Monday, January 22, 2024

The Architects of AFROFuturism

 





Pauline Elizabeth Hopkins (1859 – August 13, 1930) was a prominent African-American novelistjournalistplaywrighthistorian, and editor. She is considered a pioneer in her use of the romantic novel to explore social and racial themes. Of One Blood: Or, The Hidden Self tells the story of Reuel Briggs, a medical student who does not care about being black or appreciating African history but finds himself in Ethiopia on an archaeological trip.


Thomas Mokopu Mofolo (22 December 1876 – 8 September 1948) is considered to be the greatest Basotho author. He wrote mostly in the Sesotho language, but his most popular book, Chaka, has been translated into English and other languages.



Martin Robison Delany (May 6, 1812 – January 24, 1885) was an African-American abolitionist, journalist, physician, and writer, arguably the first proponent of American black nationalism. He was one of the first three blacks admitted to Harvard Medical School. He became the first African-American field officer in the United States Army during the American Civil War. Trained as an assistant and a physician, he treated patients during the cholera epidemics of 1833 and 1854 in Pittsburgh, when many doctors and residents fled the city.




Sutton Elbert Griggs (June 19, 1872 - January 2, 1933) was an African-American author, Baptist minister, and social activist. He is best known for his novel Imperium in Imperio, a utopian work that envisions a separate African-American state within the United States.




Charles Waddell Chesnutt (June 20, 1858 – November 15, 1932) was an Afrcan-American author, essayist, political activist and lawyer, best known for his novels and short stories exploring complex issues of racial and social identity in the post-Civil War South.

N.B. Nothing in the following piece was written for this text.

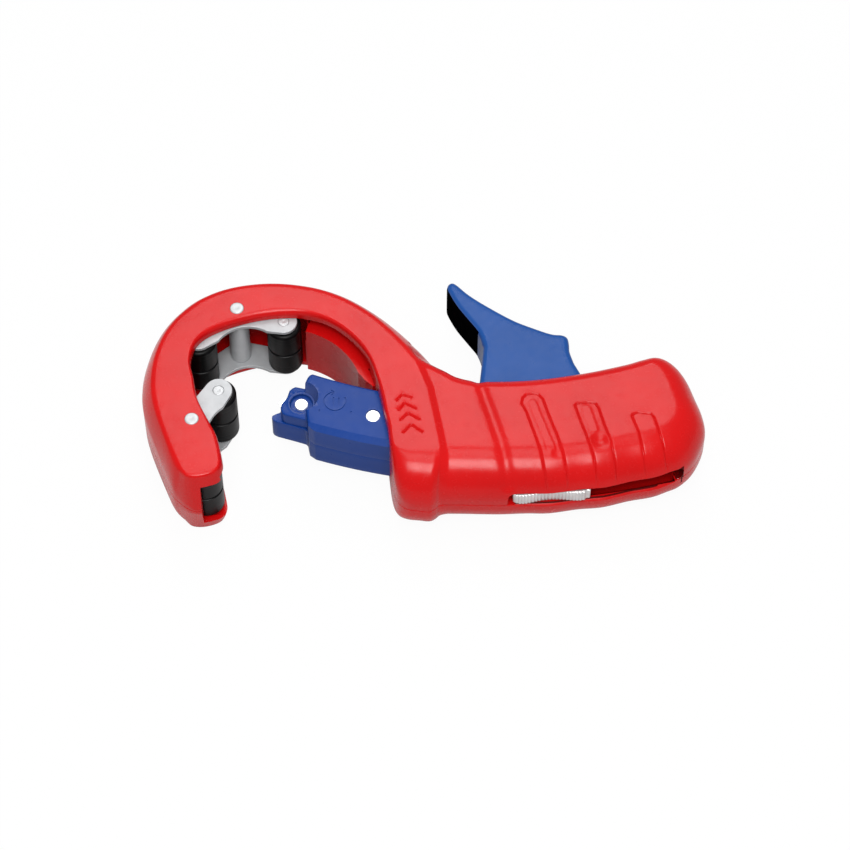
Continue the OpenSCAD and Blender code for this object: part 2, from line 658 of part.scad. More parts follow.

George Samuel Schuyler (February 25, 1895 – August 31, 1977) was an African-American author, journalist and social commentator known for his conservative views. Between 1936 and 1938 he published in the Pittsburgh Courier a weekly serial, which he later collected and published as a novel entitled Black Empire. Schuyler also published the highly controversial book Slaves Today: A Story of Liberia, a novel about the slave trade created by freed American slaves who settled Liberia in the 1820s.